By Laurel Wamsley and Scott Neuman —
The Trump administration has cleared the way to open the country’s largest national forest to more development and logging.
In a revised environmental impact study made public on Friday, the Department of Agriculture recommends granting a “full exemption” for the Tongass National Forest, which covers some 25,000 square miles in southeastern Alaska.
The forest is currently protected by the Roadless Rule, a 2001 policy passed in the waning days of the Clinton administration, which has long prohibited development on 9.37 million acres of roadless areas, comprising about 55% of the Tongass.
In the final EIS, the U.S. Forest Service recommends removing nearly the entire Tongass from roadless designation.
“Acres removed from roadless designation would continue to be managed by the Forest Plan and in accordance with applicable statutory instructions,” the study says.
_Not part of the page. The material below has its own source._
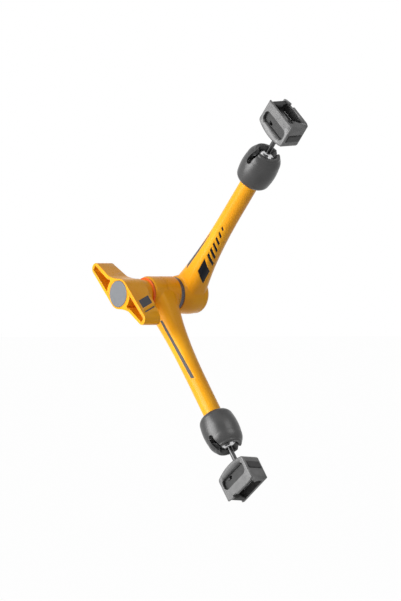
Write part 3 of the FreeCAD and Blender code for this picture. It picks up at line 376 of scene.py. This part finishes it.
refined("locking_knob", "wing_knob", yellow)
refined("knob_inlays", "wing_knob_rhombs", slate_fill())
refined("knob_cap", "wing_knob_cap", blasted_disc())


# Each ball joint is a barrel-shaped socket turned from aluminium and anodised dark, with two slots
# milled through its lip. The steel ball in it is polished and its neck blackened, and a moulded seat
# presses on the ball from behind.
BALL_RADIUS = 6.5 * MM
SOCKET_LINES = 5200.0
ANODISED_DARK = (0.026, 0.026, 0.027, 1)
ANODISED_GREY = (0.12, 0.119, 0.118, 1)
POLISHED_DULL = (0.5, 0.5, 0.51, 1)
POLISHED = (0.66, 0.66, 0.66, 1)
NECK_BLACK = (0.03, 0.03, 0.031, 1)
NECK_GREY = (0.13, 0.13, 0.13, 1)
SCREW_GREY = (0.2, 0.2, 0.2, 1)
SCREW_BLACK = (0.05, 0.05, 0.052, 1)
SEAT_DEEP = (0.58, 0.56, 0.5, 1)
SEAT_PALE = (0.7, 0.68, 0.62, 1)


def dark_anodising(name, origin, direction):
    """Dark grey anodising over turned aluminium: rings across the axis under a satin gloss."""
    finish, shader, place = new_finish(name, Metallic=0.6, Specular_IOR_Level=0.3)
    ring = place.along(origin, direction).rings(SOCKET_LINES)
    cloud = place.noise(120.0, 3.0)
    connect(
        shader,
        Base_Color=(ring * 0.55 + cloud * 0.45).blend(ANODISED_DARK, ANODISED_GREY),
        Roughness=0.3 + ring * 0.1,
        Normal=ring.bumped(0.003 * MM),
    )
    return finish


def ball_and_neck(name, centre, direction):
    """Turned steel: bright and smooth on the ball, blackened on the neck, collar and shank beyond it."""
    finish, shader, place = new_finish(name, Metallic=1.0)
    ring = place.along(centre, direction).rings(TOOL_LINES)
    beyond = place.away_from(centre).steps(BALL_RADIUS + 0.1 * MM, BALL_RADIUS + 0.5 * MM)
    polished = ring.blend(POLISHED_DULL, POLISHED)
    blackened = ring.blend(NECK_BLACK, NECK_GREY)
    connect(
        shader,
        Base_Color=beyond.blend(polished, blackened),
        Roughness=0.14 + beyond * 0.12 + ring * 0.1,
        Normal=ring.bumped(0.004 * MM),
    )
    return finish


def moulded_seat():
    """Natural moulded plastic of the ball seats."""
    finish, shader, place = new_finish("seat_plastic")
    cloud = place.noise(900.0)
    connect(
        shader,
        Base_Color=cloud.blend(SEAT_DEEP, SEAT_PALE),
        Roughness=0.4 + cloud * 0.15,
        Normal=cloud.bumped(0.01 * MM),
    )
    return finish


seat_plastic = moulded_seat()
for side in ("lower", "upper"):
    screw_steel = turned_steel(side + "_screw_steel", SCREW_GREY, SCREW_BLACK, 0.24,
                               balls[side], arm_lines[side])
    anodising = dark_anodising(side + "_socket_anodising", balls[side], arm_lines[side])
    refined(side + "_socket", side + "_socket_barrel", anodising)
    refined(side + "_ball_seat", side + "_seat_shell", seat_plastic)
    refined(side + "_ball_stud", side + "_stud",
            ball_and_neck(side + "_stud_steel", balls[side], arm_lines[side]))
    refined(side + "_ball_screw", side + "_stud_screw", screw_steel)


# Each quick-release head is milled from aluminium and anodised grey, and its sliding latch is anodised
# nearly black. A dowel guides the latch, and a coil spring sits behind the button, given a mesh of its own.
HEAD_DEEP = (0.085, 0.085, 0.087, 1)
HEAD_GREY = (0.2, 0.199, 0.197, 1)
LATCH_BLACK = (0.02, 0.02, 0.021, 1)
LATCH_GREY = (0.055, 0.055, 0.054, 1)
DOWEL_GREY = (0.05, 0.05, 0.052, 1)
DOWEL_BLACK = (0.02, 0.02, 0.021, 1)


def milled_grey(name, dark, light, roughness):
    """Bead-blasted and anodised grey with a little cloud in its depth."""
    finish, shader, place = new_finish(name, Metallic=0.35, Specular_IOR_Level=0.3)
    blast = place.noise(6200.0, 3.0)
    cloud = place.noise(240.0, 3.0)
    connect(
        shader,
        Base_Color=(cloud * 0.7 + blast * 0.3).blend(dark, light),
        Roughness=roughness + blast * 0.1,
        Normal=blast.bumped(0.003 * MM),
    )
    return finish


head_grey = milled_grey("head_anodising", HEAD_DEEP, HEAD_GREY, 0.36)
latch_grey = milled_grey("latch_anodising", LATCH_BLACK, LATCH_GREY, 0.4)
for side in ("lower", "upper"):
    outward = press_lines[side]
    black_steel = turned_steel(side + "_black_steel", DOWEL_GREY, DOWEL_BLACK, 0.34, balls[side], outward)
    spring_steel = turned_steel(side + "_spring_steel", STEEL, STEEL_DULL, 0.2, balls[side], outward)
    refined(side + "_head", side + "_head_body", head_grey)
    refined(side + "_latch", side + "_latch_slide", latch_grey)
    refined(side + "_latch_pin", side + "_latch_dowel", black_steel)
    coil = refined(side + "_latch_spring", side + "_latch_coil", spring_steel)
    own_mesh(coil)


# Plain pale floor and soft studio light. The main softbox stands well to the left of the camera and a
# little above the elbow, so the arms are bright on their left and fall off to a deep orange on their right.
FLOOR_DROP = 90 * MM
FLOOR_SPAN = 120.0
FLOOR_GLOW = 0.985
ROOM_LIGHT = 0.09
SENSOR_HEIGHT = 36.0
VIEW_AZIMUTH = math.radians(51)
VIEW_DISTANCE = 9.0
IMAGE_WIDTH = 401
IMAGE_HEIGHT = 601
PIXEL = 0.62 * MM
ELBOW_PIXEL = (172.5, 294.0)
FLOOR_PALE = (0.66, 0.66, 0.66, 1)
FLOOR_PALER = (0.7, 0.7, 0.7, 1)


def backdrop_rays(tree):
    """1 for the rays that show the backdrop: those of the camera, of mirrors and of clear glass."""
    path = tree.nodes.new("ShaderNodeLightPath")
    seen = Shade(tree, path.outputs["Is Camera Ray"]) + Shade(tree, path.outputs["Is Glossy Ray"])
    seen = seen + Shade(tree, path.outputs["Is Transmission Ray"])
    return seen.math("MINIMUM", seen, 1.0)


def pale_floor():
    """Pale matt floor that a camera, a mirror or clear glass sees as near white, with a trace of shadow."""
    finish, shader, place = new_finish("pale_floor", Roughness=0.9)
    cloud = place.noise(1.5)
    connect(shader, Base_Color=cloud.blend(FLOOR_PALE, FLOOR_PALER))
    tree = finish.node_tree
    glow = tree.nodes.new("ShaderNodeEmission")
    glow.inputs["Color"].default_value = (1, 1, 1, 1)
    mix = tree.nodes.new("ShaderNodeMixShader")
    tree.links.new((backdrop_rays(tree) * FLOOR_GLOW).socket, mix.inputs["Fac"])
    tree.links.new(shader.outputs["BSDF"], mix.inputs[1])
    tree.links.new(glow.outputs["Emission"], mix.inputs[2])
    tree.links.new(mix.outputs["Shader"], tree.nodes["Material Output"].inputs["Surface"])
    return finish


bpy.ops.object.select_all(action="DESELECT")
bpy.ops.mesh.primitive_grid_add(x_subdivisions=8, y_subdivisions=8, size=FLOOR_SPAN)
floor = bpy.context.active_object
floor.name = "floor"
floor.data.transform(Matrix.Translation((elbow.x, elbow.y, cad_box[0].z - FLOOR_DROP)))
dressed(floor, pale_floor())


def softbox(name, direction, distance, size, power):
    """Square area light aimed at the elbow, its distance and size in metres and its power in watts."""
    data = bpy.data.lights.new(name, "AREA")
    data.size = size
    data.energy = power
    lamp = bpy.data.objects.new(name, data)
    bpy.context.scene.collection.objects.link(lamp)
    away = Vector(direction).normalized()
    lamp.location = elbow + away * distance
    lamp.rotation_euler = away.to_track_quat("Z", "Y").to_euler()


softbox("key", (-0.22, -0.95, 0.2), 0.9, 0.75, 12.0)
softbox("side", (0.767, 0.152, 0.6), 1.0, 0.6, 2.5)
softbox("top", (0.0, -0.3, 1.0), 1.0, 0.6, 0.4)

world = bpy.data.worlds.new("studio")
bpy.context.scene.world = world
world.use_nodes = True
sky = world.node_tree
room = sky.nodes["Background"]
room.inputs["Color"].default_value = (1, 1, 1, 1)
room.inputs["Strength"].default_value = ROOM_LIGHT
white = sky.nodes.new("ShaderNodeBackground")
white.inputs["Color"].default_value = (1, 1, 1, 1)
white.inputs["Strength"].default_value = 1.0
choice = sky.nodes.new("ShaderNodeMixShader")
sky.links.new(backdrop_rays(sky).socket, choice.inputs["Fac"])
sky.links.new(room.outputs["Background"], choice.inputs[1])
sky.links.new(white.outputs["Background"], choice.inputs[2])
sky.links.new(choice.outputs["Shader"], sky.nodes["World Output"].inputs["Surface"])

# The camera stands level with the arm, far enough off that the picture is nearly free of perspective.
back = Vector((math.sin(VIEW_AZIMUTH), -math.cos(VIEW_AZIMUTH), 0))
right = Vector((math.cos(VIEW_AZIMUTH), math.sin(VIEW_AZIMUTH), 0))
aim = elbow + right * ((IMAGE_WIDTH / 2 - ELBOW_PIXEL[0]) * PIXEL)
aim.z -= (IMAGE_HEIGHT / 2 - ELBOW_PIXEL[1]) * PIXEL
camera_data = bpy.data.cameras.new("camera")
camera_data.sensor_fit = "VERTICAL"
camera_data.sensor_height = SENSOR_HEIGHT
camera_data.lens = SENSOR_HEIGHT * VIEW_DISTANCE / (IMAGE_HEIGHT * PIXEL)
camera = bpy.data.objects.new("camera", camera_data)
bpy.context.scene.collection.objects.link(camera)
camera.location = aim + back * VIEW_DISTANCE
camera.rotation_euler = back.to_track_quat("Z", "Y").to_euler()
bpy.context.scene.camera = camera
bpy.context.scene.view_settings.view_transform = "Standard"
For the last two years, the administration has been working to lift the rule in the Tongass and open the forest to logging.
The study says the rule change, which could go into effect after a 30-day period, would not cause significant environment harm.
The rule change would make an additional 168,000 acres of the forest’s old-growth and 20,000 acres of young-growth available for timbering.
The forest plays a major role in the battle against climate change: The Tongass is an enormous natural carbon sink, holding an estimated 8% of all carbon stored in U.S. national forests.